ZheSock has 17 years of export experience and can supply OEKO-TEX options when the yarn and process match that scope. For BSCI, Sedex, ISO 9001, GOTS, GRS, or CE documents, ask which factory, product, and date range the document covers before placing the order.

Frequently Asked Questions

What MOQ is practical for a first custom basketball socks order?

For standard yarn colors, 100 to 300 pairs per design is a practical trial order. At 500 pairs, the unit price often improves because setup time and yarn waste are spread across more pairs. If the order needs dyed yarn for a Pantone match, plan for 500 to 1,000 pairs per color.

Can one order include youth and adult sizes?

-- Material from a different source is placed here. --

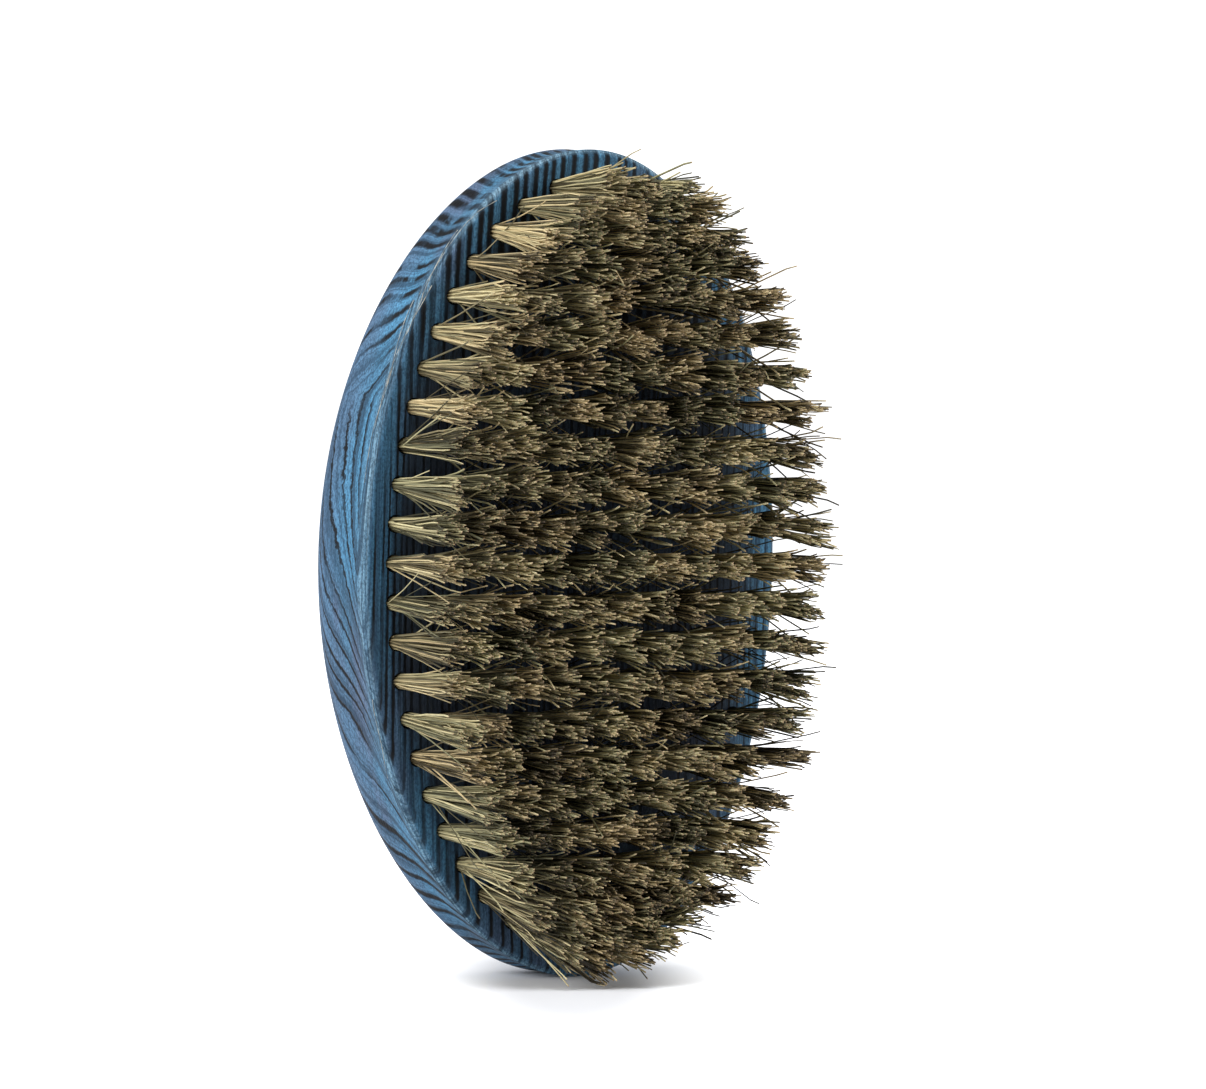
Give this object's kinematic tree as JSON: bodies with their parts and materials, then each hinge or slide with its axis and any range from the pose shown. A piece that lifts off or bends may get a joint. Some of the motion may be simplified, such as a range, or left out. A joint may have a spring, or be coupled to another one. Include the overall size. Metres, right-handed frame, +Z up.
{
  "type": "fade brush",
  "caption": "Oval palm brush without a handle: a bowed wood block with rows of stiff bristle tufts set in blind holes, for brushing short hair.",
  "frame": {"origin": "under the middle of the brush, on the surface that its lower end stands on", "axes": "+Z up along the length of the block, +X across its width, -Y the way the bristles point, +Y out of the flat on the back"},
  "size_m": [0.0682, 0.0452, 0.12],
  "materials": {
    "stained_wood": "blue stain with dark grain lines under a thin satin lacquer",
    "bristle": "stiff natural bristle, straw to near-black, with pale cut ends",
    "anchor_steel": "flat drawn wire, hidden at the bottoms of the tuft holes"
  },
  "bodies": {
    "root": {"wood_block": "stained_wood", "tuft_row_01": "bristle", "tuft_row_02": "bristle", "tuft_row_03": "bristle", "tuft_row_04": "bristle", "tuft_row_05": "bristle", "tuft_row_06": "bristle", "tuft_row_07": "bristle", "tuft_row_08": "bristle", "tuft_row_09": "bristle", "tuft_row_10": "bristle", "tuft_row_11": "bristle", "tuft_row_12": "bristle", "tuft_row_13": "bristle", "tuft_row_14": "bristle", "tuft_row_15": "bristle", "tuft_row_16": "bristle", "tuft_row_17": "bristle", "tuft_row_18": "bristle", "tuft_row_19": "bristle", "tuft_row_20": "bristle", "tuft_row_21": "bristle", "tuft_row_22": "bristle", "tuft_row_23": "bristle"}
  },
  "joints": []
}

Yes. Confirm the size split before production. A club order may use 30 percent youth, 40 percent medium, and 30 percent large. The factory should adjust heel to toe length, cuff height, and logo placement for each size. Do not copy one adult artwork file across every size without a placement check.

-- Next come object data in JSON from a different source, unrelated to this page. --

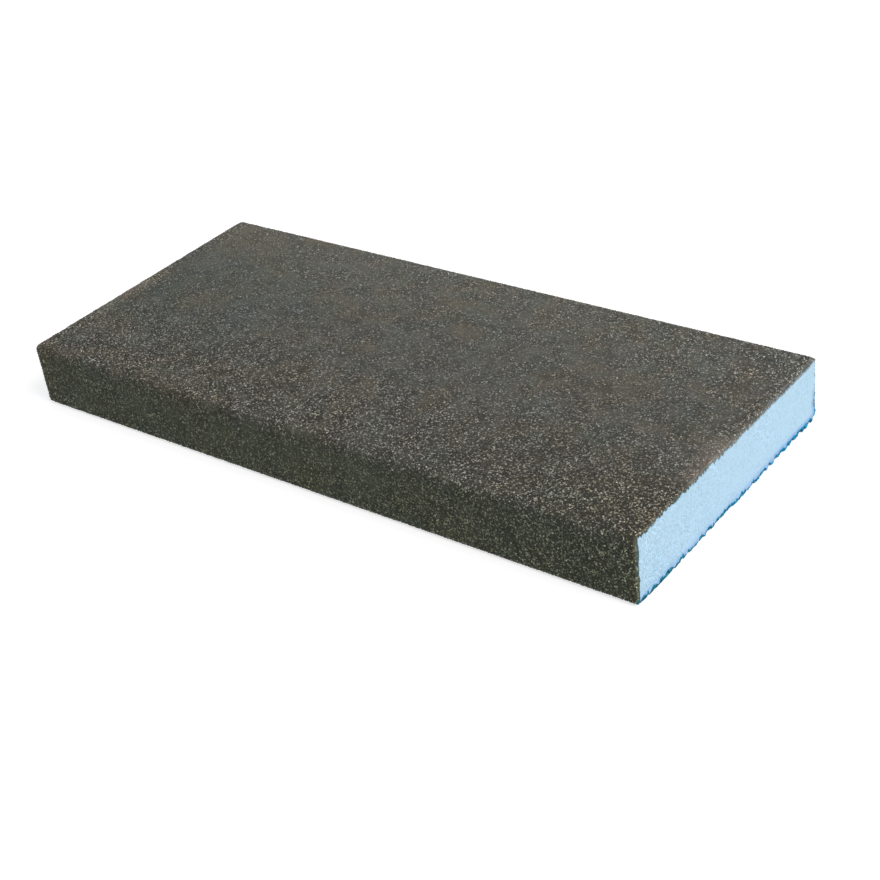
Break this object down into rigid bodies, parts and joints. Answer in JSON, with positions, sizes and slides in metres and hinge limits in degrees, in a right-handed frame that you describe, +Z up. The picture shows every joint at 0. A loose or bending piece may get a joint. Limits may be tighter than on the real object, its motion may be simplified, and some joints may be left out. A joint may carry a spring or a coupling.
{
  "type": "sanding sponge",
  "caption": "Flat rectangular foam slab wrapped along its length in dark abrasive grit, with bare cut foam at both ends, for sanding by hand.",
  "frame": {"origin": "centre of the underside", "axes": "+X along the length from one cut end to the other, +Y across the width, +Z up through the thickness"},
  "size_m": [0.135, 0.06, 0.013],
  "materials": {
    "foam": "open-celled cut foam, pale blue, matt",
    "grit": "abrasive grains in a dark binder, coarse and matt with fine sparkles"
  },
  "bodies": {
    "root": {"foam_core": "foam", "abrasive_coat": "grit"}
  },
  "joints": []
}
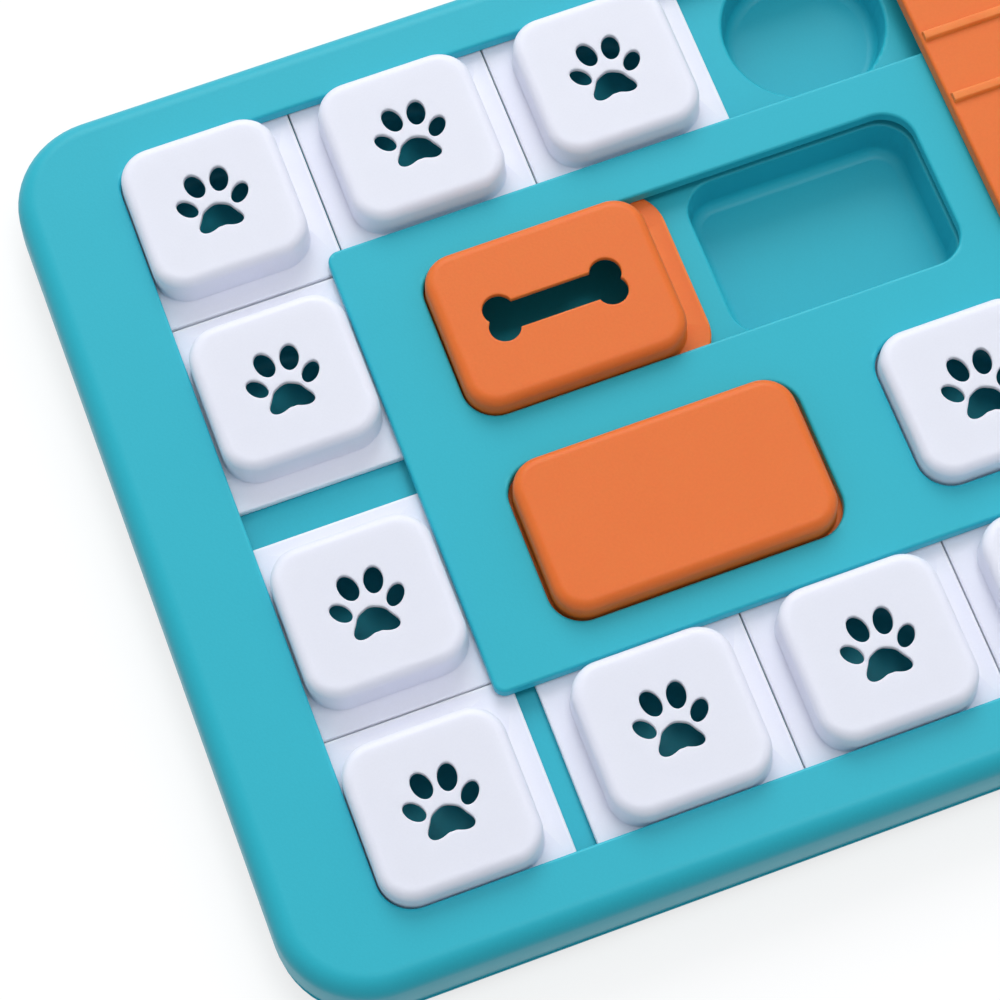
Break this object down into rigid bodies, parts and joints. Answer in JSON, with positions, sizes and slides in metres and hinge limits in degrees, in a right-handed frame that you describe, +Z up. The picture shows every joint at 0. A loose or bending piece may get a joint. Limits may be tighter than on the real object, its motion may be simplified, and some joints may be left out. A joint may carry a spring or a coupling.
{
  "type": "dog puzzle feeder toy",
  "caption": "Board with treat cups in a closed track, covered by sliding paw-hole tiles, with a bone slider, a squeaking press button and a ribbed flip lid.",
  "frame": {"origin": "middle of the board's outline on the ground plane under the rubber feet", "axes": "+X along the board towards the lid end, +Y towards the far long edge, +Z up"},
  "size_m": [0.4256, 0.2496, 0.0276],
  "materials": {
    "teal_plastic": "satin moulded, fine grain",
    "white_plastic": "satin moulded",
    "orange_plastic": "satin moulded",
    "dark_plastic": "plain",
    "bellows_vinyl": "soft vinyl",
    "foot_rubber": "moulded rubber",
    "pin_steel": "drawn wire",
    "screw_steel": "zinc plated"
  },
  "bodies": {
    "board": {"base_tray": "teal_plastic", "top_rim": "teal_plastic", "island_panel": "teal_plastic", "hinge_pin": "pin_steel", "squeaker_bellows": "bellows_vinyl", "squeaker_reed": "dark_plastic", "foot_1": "foot_rubber", "foot_2": "foot_rubber", "foot_3": "foot_rubber", "foot_4": "foot_rubber", "foot_5": "foot_rubber", "foot_6": "foot_rubber", "foot_7": "foot_rubber", "foot_8": "foot_rubber", "case_screws": "screw_steel"},
    "tile_top_1": {"tile_top_1": "white_plastic"},
    "tile_top_2": {"tile_top_2": "white_plastic"},
    "tile_top_3": {"tile_top_3": "white_plastic"},
    "tile_left_1": {"tile_left_1": "white_plastic"},
    "tile_left_2": {"tile_left_2": "white_plastic"},
    "tile_corner_left": {"tile_corner_left": "white_plastic"},
    "tile_bottom_1": {"tile_bottom_1": "white_plastic"},
    "tile_bottom_2": {"tile_bottom_2": "white_plastic"},
    "tile_bottom_3": {"tile_bottom_3": "white_plastic"},
    "tile_corner_right": {"tile_corner_right": "white_plastic"},
    "tile_right_1": {"tile_right_1": "white_plastic"},
    "tile_right_2": {"tile_right_2": "white_plastic"},
    "lane_slider_1": {"lane_slider_1": "white_plastic"},
    "lane_slider_2": {"lane_slider_2": "white_plastic"},
    "bone_slider": {"bone_slider": "orange_plastic"},
    "squeak_button": {"squeak_button": "orange_plastic"},
    "flip_lid": {"flip_lid": "orange_plastic"}
  },
  "joints": [
    {"name": "tile_top_1_slide", "type": "slide", "parent": "board", "child": "tile_top_1", "axis": [1, 0, 0], "range_m": [0, 0.054]},
    {"name": "tile_top_2_slide", "type": "slide", "parent": "board", "child": "tile_top_2", "axis": [1, 0, 0], "range_m": [0, 0.054]},
    {"name": "tile_top_3_slide", "type": "slide", "parent": "board", "child": "tile_top_3", "axis": [1, 0, 0], "range_m": [0, 0.054]},
    {"name": "tile_left_1_slide", "type": "slide", "parent": "board", "child": "tile_left_1", "axis": [0, -1, 0], "range_m": [0, 0.005]},
    {"name": "tile_left_2_slide", "type": "slide", "parent": "board", "child": "tile_left_2", "axis": [0, 1, 0], "range_m": [0, 0.005]},
    {"name": "tile_corner_left_slide", "type": "slide", "parent": "board", "child": "tile_corner_left", "axis": [0, 1, 0], "range_m": [0, 0.005]},
    {"name": "tile_bottom_1_slide", "type": "slide", "parent": "board", "child": "tile_bottom_1", "axis": [1, 0, 0], "range_m": [-0.0045, 0.052]},
    {"name": "tile_bottom_2_slide", "type": "slide", "parent": "board", "child": "tile_bottom_2", "axis": [1, 0, 0], "range_m": [-0.0045, 0.052]},
    {"name": "tile_bottom_3_slide", "type": "slide", "parent": "board", "child": "tile_bottom_3", "axis": [1, 0, 0], "range_m": [-0.0045, 0.052]},
    {"name": "tile_corner_right_slide", "type": "slide", "parent": "board", "child": "tile_corner_right", "axis": [-1, 0, 0], "range_m": [0, 0.054]},
    {"name": "tile_right_1_slide", "type": "slide", "parent": "board", "child": "tile_right_1", "axis": [0, -1, 0], "range_m": [0, 0.054]},
    {"name": "tile_right_2_slide", "type": "slide", "parent": "board", "child": "tile_right_2", "axis": [0, -1, 0], "range_m": [0, 0.054]},
    {"name": "bone_slider_slide", "type": "slide", "parent": "board", "child": "bone_slider", "axis": [1, 0, 0], "range_m": [0, 0.0748]},
    {"name": "lane_slider_1_slide", "type": "slide", "parent": "board", "child": "lane_slider_1", "axis": [1, 0, 0], "range_m": [0, 0.054]},
    {"name": "lane_slider_2_slide", "type": "slide", "parent": "board", "child": "lane_slider_2", "axis": [1, 0, 0], "range_m": [0, 0.054]},
    {"name": "squeak_press", "type": "slide", "parent": "board", "child": "squeak_button", "axis": [0, 0, -1], "range_m": [0, 0.0035], "stiffness_N_per_m": 600, "springref_m": -0.002, "deforming": ["squeaker_bellows"]},
    {"name": "lid_hinge", "type": "hinge", "parent": "board", "child": "flip_lid", "pos_m": [0.0792, 0.00445, 0.0248], "axis": [1, 0, 0], "range_deg": [0, 100]}
  ],
  "couplings": [
    {"joint": "tile_top_2_slide", "follows": "tile_top_1_slide", "ratio": 1},
    {"joint": "tile_top_3_slide", "follows": "tile_top_1_slide", "ratio": 1},
    {"joint": "tile_corner_left_slide", "follows": "tile_left_2_slide", "ratio": 1},
    {"joint": "tile_bottom_2_slide", "follows": "tile_bottom_1_slide", "ratio": 1},
    {"joint": "tile_bottom_3_slide", "follows": "tile_bottom_1_slide", "ratio": 1},
    {"joint": "tile_right_2_slide", "follows": "tile_right_1_slide", "ratio": 1},
    {"joint": "lane_slider_2_slide", "follows": "lane_slider_1_slide", "ratio": 1}
  ]
}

Are knitted logos better than printed logos for basketball socks?

For regular court use, yes. Knitted logos wash well and do not sit on the surface. They work best for bold team names, numbers, initials, and stripes. Sublimation gives more graphic detail, but it normally uses a white polyester base and has a different hand feel.

How long does sampling take?

Sampling normally takes 5 to 10 days after the design, size range, yarn colors, and cushion spec are confirmed. A complex jacquard file or a Pantone yarn match can add time. If the first sample has logo distortion, weak cuff tension, or wrong height, allow another 5 to 7 days for a corrected sample.

What should a retailer prepare before asking for a quote?

Prepare the logo file, target size range, quantity by design, sock height, cushion level, packing style, barcode needs, and delivery date. Ask the supplier to quote with material blend, machine needle count, grams per pair, sample time, bulk lead time, carton quantity, inspection standard, and any certification scope that applies.